1980-81 - Brabham: Nelson Piquet & Hector Rebaque
Nelson Piquet may always remain one of Formula One's most underrated legends, a three-time World Champion whose legacy was tainted by an abrasive personality and a steady decline over the last few seasons of his career as he stepped into the background during the Senna-Prost era.
However, the Brazilian was undoubtedly a driver of prodigious skill, especially in his early years, as a collection of thoroughly vanquished teammates can attest. Perhaps the most mismatched driver to line up alongside Piquet was Hector Rebaque, a Mexican racer who partnered Piquet at Brabham in the 1980-81 seasons.
After an initially unsuccessful foray into Formula One, initially with the foundering post-James Hunt Hesketh team and then at the head of his own ambitious Team Rebaque project, Rebaque was plucked from relative obscurity to replace the Argentine Ricardo Zunino at Brabham from the 1980 British GP - after Zunino scored zero points to Piquet's 25 across the first half of the season.
Rebaque fared little better, outscored 29 points to 1 and 7-0 in qualifying by Piquet across the second half of the campaign - and offering nothing in the way of support for the Brazilian's ultimately unsuccessful championship bid.
Rebaque was retained for 1981 however, and although his campaign was a vast improvement on his efforts in 1980 his was still a largely disappointing supporting role in what would turn out to be a championship-winning car.
Piquet took four pole positions, three race wins, four further podiums and 50 points in total en route to snatching his first title in a tense three-way showdown at the final race. Rabaque on the other hand scored 11 points across four points finishes, with a best grid placing of 6th, but suffered the ignominy of failing to qualify in Monaco as Piquet placed the sister car on pole, and was only ever a peripheral figure on the fringes of the Formula One frontlines as his teammate battled for the championship.
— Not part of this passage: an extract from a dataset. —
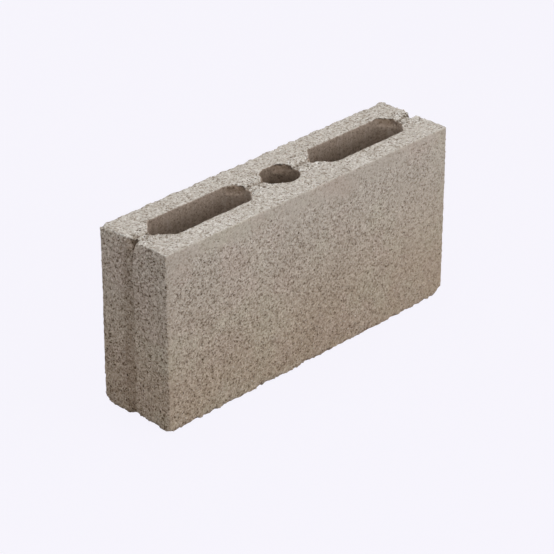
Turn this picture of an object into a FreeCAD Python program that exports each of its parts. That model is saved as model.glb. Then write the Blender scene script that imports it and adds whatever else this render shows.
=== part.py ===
import FreeCAD, Part
import Sketcher
import math
import os

# Hollow concrete masonry block, one casting. It stands as it came out of the mould:
# length along X, width along Y, height along Z, origin at the middle of its bed.
# Two long cores with pointed ends and a round finger hole run through it from top to
# bed. All three are widest at the top, where the mould's core boxes hung from a bar,
# and that bar has left a crease across the top of every web and a notch at each end.

# Driving dimensions in millimetres: alias, value, what it measures.
DIMENSIONS = [
    ("length", 390, "overall length, a 400 module less one mortar joint"),
    ("width", 90, "overall width, a 100 module less one mortar joint"),
    ("height", 190, "overall height, a 200 module less one mortar joint"),
    ("face_shell", 26, "thickness of the two long walls, at the top"),
    ("end_web", 22, "thickness of the wall at each end, at the top"),
    ("core_web", 23.5, "thickness of the web between a core and the finger hole, at the top"),
    ("core_point", 16, "how far each end of a core narrows along the block"),
    ("core_corner", 7, "radius of the rounded corners of a core"),
    ("finger_hole", 38, "diameter of the finger hole, at the top"),
    ("core_draft", 3, "how far each core wall leans in between the top and the bed"),
    ("upright_arris", 2.5, "radius of the four upright corners"),
    ("rim_arris", 1, "radius round the top and bed outlines"),
    ("crease_width", 9.5, "width of the crease left by the core bar"),
    ("crease_spacing", 7, "distance between the crease's two valleys"),
    ("crease_depth", 1.8, "depth of the crease in its valleys"),
    ("notch_width", 11.5, "width of the notch in the end's top edge"),
    ("notch_depth", 11, "how far the notch runs down the end"),
    ("notch_reach", 11, "how far the notch runs in along the top"),
]

# The same values, for the places where the sketches are first drawn. The sheet's
# formulas then hold every sketch to the sheet.
START = {alias: value for alias, value, meaning in DIMENSIONS}

UP = FreeCAD.Vector(0, 0, 1)
SKETCH_ORIGIN = (-1, 1)
SKETCH_X_AXIS = -1
SKETCH_Y_AXIS = -2
FIRST_END = 1
LAST_END = 2
CENTRE = 3

doc = FreeCAD.newDocument("concrete_block")


def make_dimension_sheet():
    sheet = doc.addObject("Spreadsheet::Sheet", "dims")
    for row, (alias, value, meaning) in enumerate(DIMENSIONS, start=1):
        sheet.set("A%d" % row, alias)
        sheet.set("B%d" % row, str(value))
        sheet.set("C%d" % row, meaning)
        sheet.setAlias("B%d" % row, alias)
    doc.recompute()


def origin_plane(body, role):
    return next(item for item in body.Origin.OriginFeatures if item.Role == role)


def sketch_on(body, name, role, offset=None):
    """A sketch on one of the body's own origin planes, moved along its normal by a formula."""
    sketch = body.newObject("Sketcher::SketchObject", name)
    sketch.AttachmentSupport = (origin_plane(body, role), [""])
    sketch.MapMode = "FlatFace"
    if offset:
        sketch.setExpression("AttachmentOffset.Base.z", offset)
    return sketch


def dimension(sketch, kind, elements, name, start, formula):
    """Adds a named size to a sketch that follows the dimension sheet."""
    index = sketch.addConstraint(Sketcher.Constraint(kind, *elements, start))
    sketch.renameConstraint(index, name)
    sketch.setExpression("Constraints." + name, formula)


def relate(sketch, kind, *elements):
    """Adds a relation with no size, such as a tangency."""
    sketch.addConstraint(Sketcher.Constraint(kind, *elements))


def closed_polygon(sketch, points):
    """Straight sides through the points, joined end to end."""
    corners = [FreeCAD.Vector(x, y, 0) for x, y in points]
    following = corners[1:] + corners[:1]
    sides = [
        sketch.addGeometry(Part.LineSegment(start, end), False)
        for start, end in zip(corners, following)
    ]
    for side, next_side in zip(sides, sides[1:] + sides[:1]):
        relate(sketch, "Coincident", side, LAST_END, next_side, FIRST_END)
    return sides


def place_corner(sketch, side, name, start, across, up):
    """Holds the first end of a side at the formulas across and up from the sketch's origin."""
    corner = (*SKETCH_ORIGIN, side, FIRST_END)
    dimension(sketch, "DistanceX", corner, name + "_across", start[0], across)
    dimension(sketch, "DistanceY", corner, name + "_up", start[1], up)


def place_on_middle(sketch, side, name, start, up):
    """Holds the first end of a side on the sketch's upright axis, at the formula up."""
    relate(sketch, "PointOnObject", side, FIRST_END, SKETCH_Y_AXIS)
    dimension(sketch, "DistanceY", (*SKETCH_ORIGIN, side, FIRST_END), name + "_up", start[1], up)


def finish_feature(body, feature, fills=False):
    """Makes the feature the body's last one and makes sure that it took material away, or filled."""
    body.Tip = feature
    doc.recompute()
    if feature.Shape.isNull():
        raise RuntimeError(feature.Name + " has no shape")
    removed = feature.BaseFeature.Shape.Volume - feature.Shape.Volume
    if removed * (-1 if fills else 1) <= 0:
        raise RuntimeError(feature.Name + " changed nothing")
    print("%s removed %.0f mm3" % (feature.Name, removed))


def add_blank(body):
    """The plain rectangular casting."""
    outline = sketch_on(body, "outline", "XY_Plane")
    half_length = START["length"] / 2
    half_width = START["width"] / 2
    front, right, back, left = closed_polygon(outline, [
        (-half_length, -half_width),
        (half_length, -half_width),
        (half_length, half_width),
        (-half_length, half_width),
    ])
    relate(outline, "Horizontal", front)
    relate(outline, "Horizontal", back)
    relate(outline, "Vertical", right)
    relate(outline, "Vertical", left)
    relate(outline, "Symmetric", front, FIRST_END, back, FIRST_END, *SKETCH_ORIGIN)
    dimension(outline, "DistanceX", (front, FIRST_END, front, LAST_END),
              "length", START["length"], "dims.length")
    dimension(outline, "DistanceY", (right, FIRST_END, right, LAST_END),
              "width", START["width"], "dims.width")
    blank = body.newObject("PartDesign::Pad", "blank")
    blank.Profile = outline
    blank.setExpression("Length", "dims.height")
    body.Tip = blank
    doc.recompute()


def is_upright(edge):
    return edge.BoundBox.ZLength > edge.Length / 2


def is_level(edge):
    return not is_upright(edge)


def is_core_corner(edge):
    """True for the straight edges that run down a long core's corners."""
    inside = abs(edge.BoundBox.Center.x) < START["length"] / 2 - START["end_web"] / 2
    clear_of_hole = abs(edge.BoundBox.Center.x) > START["finger_hole"] / 2 + START["core_web"] / 2
    return is_upright(edge) and inside and clear_of_hole


def round_edges(body, name, formula, chosen, fills=False):
    """Rounds the chosen edges of the body as it stands; inner corners fill as they round."""
    base = body.Tip
    edges = ["Edge%d" % number for number, edge in enumerate(base.Shape.Edges, start=1) if chosen(edge)]
    fillet = body.newObject("PartDesign::Fillet", name)
    fillet.Base = (base, edges)
    fillet.setExpression("Radius", formula)
    finish_feature(body, fillet, fills)


def cut_core(body, name, profile):
    """Cuts down through the block from the top, leaning in by the draft on the way."""
    core = body.newObject("PartDesign::Pocket", name)
    core.Profile = profile
    core.Type = "Length"
    core.setExpression("Length", "dims.height")
    core.setExpression("TaperAngle", "-atan(dims.core_draft / dims.height)")
    finish_feature(body, core)
    return core


def cut_at_other_end(body, name, feature):
    """Repeats a cut at the other end of the block."""
    mirrored = body.newObject("PartDesign::Mirrored", name)
    mirrored.Originals = [feature]
    mirrored.MirrorPlane = (origin_plane(body, "YZ_Plane"), [""])
    finish_feature(body, mirrored)


def add_finger_hole(body):
    """The round hole in the middle."""
    profile = sketch_on(body, "finger_hole_profile", "XY_Plane", "dims.height")
    middle = FreeCAD.Vector(0, 0, 0)
    circle = profile.addGeometry(Part.Circle(middle, UP, START["finger_hole"] / 2), False)
    relate(profile, "Coincident", circle, CENTRE, *SKETCH_ORIGIN)
    dimension(profile, "Diameter", (circle,), "bore", START["finger_hole"], "dims.finger_hole")
    cut_core(body, "finger_hole", profile)


def add_long_cores(body):
    """The core at -X, a slot with pointed ends, and its like at +X."""
    profile = sketch_on(body, "long_core_profile", "XY_Plane", "dims.height")
    half_width = START["width"] / 2 - START["face_shell"]
    outer = START["length"] / 2 - START["end_web"]
    inner = START["finger_hole"] / 2 + START["core_web"]
    outer_shoulder = outer - START["core_point"]
    inner_shoulder = inner + START["core_point"]
    points = [
        (-outer, 0),
        (-outer_shoulder, -half_width),
        (-inner_shoulder, -half_width),
        (-inner, 0),
        (-inner_shoulder, half_width),
        (-outer_shoulder, half_width),
    ]
    sides = closed_polygon(profile, points)
    outer_formula = "-(dims.length / 2 - dims.end_web)"
    inner_formula = "-(dims.finger_hole / 2 + dims.core_web)"
    front = "-(dims.width / 2 - dims.face_shell)"
    back = "dims.width / 2 - dims.face_shell"
    outer_shoulder_formula = outer_formula + " + dims.core_point"
    inner_shoulder_formula = inner_formula + " - dims.core_point"
    relate(profile, "PointOnObject", sides[0], FIRST_END, SKETCH_X_AXIS)
    relate(profile, "PointOnObject", sides[3], FIRST_END, SKETCH_X_AXIS)
    dimension(profile, "DistanceX", (*SKETCH_ORIGIN, sides[0], FIRST_END), "outer_tip", -outer, outer_formula)
    dimension(profile, "DistanceX", (*SKETCH_ORIGIN, sides[3], FIRST_END), "inner_tip", -inner, inner_formula)
    place_corner(profile, sides[1], "front_outer", points[1], outer_shoulder_formula, front)
    place_corner(profile, sides[2], "front_inner", points[2], inner_shoulder_formula, front)
    place_corner(profile, sides[4], "back_inner", points[4], inner_shoulder_formula, back)
    place_corner(profile, sides[5], "back_outer", points[5], outer_shoulder_formula, back)
    core = cut_core(body, "long_core", profile)
    cut_at_other_end(body, "other_long_core", core)


def add_bar_crease(body):
    """Two shallow valleys with a lower ridge between them, along the middle of the top."""
    profile = sketch_on(body, "bar_crease_profile", "YZ_Plane")
    lip = START["crease_width"] / 2
    valley = START["crease_spacing"] / 2
    top = START["height"]
    floor = top - START["crease_depth"]
    ridge = top - START["crease_depth"] / 2
    points = [(-lip, top), (-valley, floor), (0, ridge), (valley, floor), (lip, top)]
    sides = closed_polygon(profile, points)
    valley_up = "dims.height - dims.crease_depth"
    place_corner(profile, sides[0], "front_lip", points[0], "-dims.crease_width / 2", "dims.height")
    place_corner(profile, sides[1], "front_valley", points[1], "-dims.crease_spacing / 2", valley_up)
    place_on_middle(profile, sides[2], "ridge", points[2], "dims.height - dims.crease_depth / 2")
    place_corner(profile, sides[3], "back_valley", points[3], "dims.crease_spacing / 2", valley_up)
    place_corner(profile, sides[4], "back_lip", points[4], "dims.crease_width / 2", "dims.height")
    crease = body.newObject("PartDesign::Pocket", "bar_crease")
    crease.Profile = profile
    crease.Type = "Length"
    crease.Midplane = True
    crease.setExpression("Length", "dims.length")
    finish_feature(body, crease)


def add_end_notches(body):
    """A V in the end's top edge that slopes up to nothing along the top, at both ends."""
    profile = sketch_on(body, "end_notch_profile", "YZ_Plane", "-dims.length / 2")
    lip = START["notch_width"] / 2
    top = START["height"]
    points = [(-lip, top), (0, top - START["notch_depth"]), (lip, top)]
    sides = closed_polygon(profile, points)
    place_corner(profile, sides[0], "front_lip", points[0], "-dims.notch_width / 2", "dims.height")
    place_on_middle(profile, sides[1], "apex", points[1], "dims.height - dims.notch_depth")
    place_corner(profile, sides[2], "back_lip", points[2], "dims.notch_width / 2", "dims.height")
    notch = body.newObject("PartDesign::Pocket", "end_notch")
    notch.Profile = profile
    notch.Type = "Length"
    notch.UseCustomVector = True
    notch.AlongSketchNormal = True
    notch.Direction = FreeCAD.Vector(1, 0, 1)
    notch.setExpression("Direction.x", "dims.notch_reach / dims.notch_depth")
    notch.setExpression("Length", "dims.notch_reach")
    finish_feature(body, notch)
    cut_at_other_end(body, "other_end_notch", notch)


def check_document():
    """Stops before anything is written if an object failed."""
    for item in doc.Objects:
        if "Invalid" in item.State or "Error" in item.State:
            raise RuntimeError("%s failed: %s" % (item.Name, item.State))


def write_step(body):
    shape = body.Shape
    if shape.isNull() or not shape.isValid() or len(shape.Solids) != 1:
        raise RuntimeError(body.Label + " is not one valid solid")
    os.makedirs("parts", exist_ok=True)
    shape.exportStep("parts/%s.step" % body.Label)
    print("%s: %.0f mm3" % (body.Label, shape.Volume))


make_dimension_sheet()
block = doc.addObject("PartDesign::Body", "concrete_block")
block.Label = "concrete_block"
add_blank(block)
round_edges(block, "upright_corners", "dims.upright_arris", is_upright)
round_edges(block, "rims", "dims.rim_arris", is_level)
add_finger_hole(block)
add_long_cores(block)
round_edges(block, "core_corners", "dims.core_corner", is_core_corner, fills=True)
add_bar_crease(block)
add_end_notches(block)
doc.recompute()
check_document()
write_step(block)
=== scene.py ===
"""The look of a hollow concrete masonry block.

The cast block becomes one closed mesh with chipped edges, broken bed corners and a pitted
skin, half-buried sand grains lie over its rough faces, and a pale stage lights it.
"""
import itertools
import math

import bpy
import numpy as np
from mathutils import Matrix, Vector


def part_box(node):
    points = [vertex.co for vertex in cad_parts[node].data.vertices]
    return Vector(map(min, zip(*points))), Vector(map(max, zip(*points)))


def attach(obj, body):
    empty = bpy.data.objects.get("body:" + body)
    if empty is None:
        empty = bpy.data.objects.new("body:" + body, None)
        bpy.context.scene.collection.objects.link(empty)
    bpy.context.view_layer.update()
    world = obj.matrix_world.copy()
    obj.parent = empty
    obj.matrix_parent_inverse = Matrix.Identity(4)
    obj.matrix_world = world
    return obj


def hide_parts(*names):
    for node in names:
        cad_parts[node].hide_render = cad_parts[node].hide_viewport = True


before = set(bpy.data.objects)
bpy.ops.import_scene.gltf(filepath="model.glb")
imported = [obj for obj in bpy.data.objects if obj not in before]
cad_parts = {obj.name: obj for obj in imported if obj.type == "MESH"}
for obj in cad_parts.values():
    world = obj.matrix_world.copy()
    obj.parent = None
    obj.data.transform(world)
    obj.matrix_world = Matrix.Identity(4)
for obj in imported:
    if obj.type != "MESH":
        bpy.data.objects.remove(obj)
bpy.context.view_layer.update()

bl_info = {
    "name": "Concrete Block",
    "version": (1, 0, 0),
    "blender": (4, 5, 0),
    "location": "View3D > Sidebar > Concrete Block",
    "description": "Weathers a cast concrete block, sows sand grains on it and sets a pale stage",
    "category": "Object",
}

NODE = "concrete_block"
BODY = "root"
CASTING = "weathered_casting"
MM = 0.001

LOW, HIGH = (np.array(corner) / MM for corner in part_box(NODE))
HALF_LENGTH = (HIGH[0] - LOW[0]) / 2
HALF_WIDTH = (HIGH[1] - LOW[1]) / 2
HEIGHT = HIGH[2] - LOW[2]

# Torn marks, in millimetres: distances from the middle plane, the notch's size, and the
# middles of the bites out of the core rims.
VALLEY_AT = 3.5
LIP_AT = 6.2
BURR_AT = 7.6
NOTCH_HALF_WIDTH = 7.2
NOTCH_DEPTH = 16.0
NOTCH_REACH = 14.0
TORN_RIMS = ((-51, 11), (15, 12), (163, 11))


# ---------------------------------------------------------------- sizes and colours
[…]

2009 - Williams: Nico Rosberg & Kazuki Nakajima
Kazuki Nakajima's fortunes nosedived alongside Nico Rosberg at Williams in 2009, bringing his F1 career to an abrupt halt after a bright start |
It was an unfortunate case of history repeating for the Nakajima family in 2009, as Kazuki's season at the wheel of a Williams-Toyota alongside Nico Rosberg was every bit as chastening as his father's experience partnering Ayrton Senna in 1987.
Eschewing the family's Honda connections, Nakajima, Jr. had joined the Toyota stable as a young driver, wishing to shield himself against accusations of nepotism as he progressed through the junior formulae. After joining Williams as a test driver in 2007, Nakajima was promoted to a race seat for the season finale in Brazil following the sudden retirement of Alexander Wurz.
Nakajima's first full season of Formula One was promising, with the Japanese enjoying three points scoring finishes across the first six races. Although his campaign tailed off and Nakajima was outqualified 14-4, the Japanese still took a respectable 9 points to Rosberg's 17, making a telling contribution to Williams' total haul.
In 2009 however, Nakajima's contribution nosedived dramatically. Nakajima's was partially a hard-luck story, with the Japanese losing a points finish in Turkey due to a delayed pit stop, seeing his career-best fifth place grid position at the British GP squandered through poor strategy, losing out in close 9th-placed finishes at both the Hungarian and Singapore GPs and being taken out of points contention at the season-ending Brazilian GP by rookie and fellow countryman Kamui Kobayashi.
However, although Nakajima's struggles could be partially attributed to poor fortune, the bottom line stats made harsh reading. While Rosberg took 11 points finishes for a total of 34.5 across 17 GPs, including a streak of 8 consecutive scoring races, Nakajima failed to score in any of his 13 finishes all season and was the only non-points scoring driver who entered every race.
1963 - Lotus: Jim Clark & Trevor Taylor / Peter Arundell / Mike Spence / Pedro Rodriguez
Jim Clark's Formula One career is synonymous with Lotus, and the team was run through much of the 1960s as a de factor one car outfit with a singular focus on Clark and extracting the maximum from his remarkable abilities.
Only Innes Ireland, who was sacked by Lotus team principal Colin Chapman after the 1961 season so the team could better concentrate on Clark's prospects, ever ran the Scot close, and many of the drivers who followed as Clark's teammate were only ever there to nominally make up the numbers.
Clark's first championship-winning season in 1963 was one of the greatest in Formula One history, with the Scot claiming 100% of the maximum available points by taking seven wins in a season in which only a driver's best six results counted. Clark also took seven pole positions from ten rounds, and collected three Grand Slams (pole, fastest lap, win, led every lap), including his iconic wet weather demolition job on the field in the Belgian GP at Spa.
On the other side of the garage however, it was a different story. Trevor Taylor was Clark's full time teammate in 1962-63, and although he demonstrated some pedigree with a second place finish at the 1962 Dutch GP, it would be his only score in a season that saw Clark take six poles and three wins in finishing second in the championship.
Taylor's 1963 season was even worse in comparison to Clark, scoring only one point at the season's opening race in Monaco, losing out 9-0 in the internal qualifying battle in placing no higher on the grid than seventh, and contributing almost nothing to Lotus' points tally in winning in the Constructors' Championship.
Taylor wasn't the only teammate that Clark would leave chasing shadows in 1963 however. At several races during the season Lotus ran a three-car entry, and accordingly none of Peter Arundell, Mike Spence or Perdro Rodriguez could better Taylor's efforts - with Spence's 13th place in Italy the best result the trio of stand-ins could muster between them.